Instinctually, the same way one drinks water when they’re thirsty, I grabbed for my phone when the charge clicked off and spotted the lightning bolt charge sign disappeared. The fan had shut off over my head, too, which is louder than my phone. Yet. I didn’t hear it click off at all. The white noise came second to the short ding from my phone, letting me know the power was out.
There was a brief, brief moment of relief followed by a feeling of freedom I typically feel when I throw on my running shoes and burst out the door running after being trapped in the office. I felt release when I let go of the attachment to my phone for a night and immersed myself in knowing that I could wake up, and the power would likely be back on again. Security in a blanket of blackness.

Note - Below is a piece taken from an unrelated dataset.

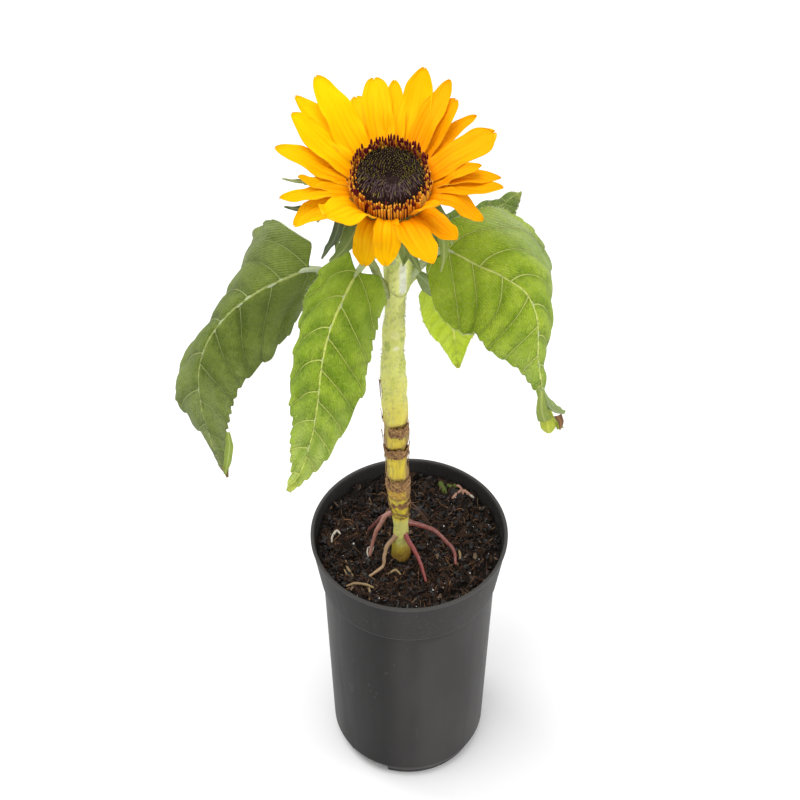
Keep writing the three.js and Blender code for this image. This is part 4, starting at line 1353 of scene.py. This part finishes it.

The comfort, although small, in knowing I was unable to connect to my virtual world for just a moment was a reminder of the human need to rest and hide from the busy goings of life.
We can’t forget the fortune we have in our fragile, impermanent lives. We are lucky that we have electricity to power running water, power heating systems and air conditioners, and pump light and life into our phones and technology that we spend so much of our time in front of. Although the loss of power was only 48 hours in total, the split reminder of how delicate our lives are helped ground me a bit more. It brought me back to what matters, what I need to survive to maintain a sense of meaning and basic functionality in life.
It isn’t my phone or the light, it is the joy and the company of my friends and family, the light of day to power my activities and perspective of the world outside, and the hope in knowing that the light will return. There is enough meaning in the immediacy of the moment to power on my inner light, to spread to others in my circles, too, and to those that don’t always see it shining so brightly.
So let the guilt go, let any negativity go. We can’t do much but make the most of what’s in front us. Learn to be in the present and see the joy and beauty in it, even without the light.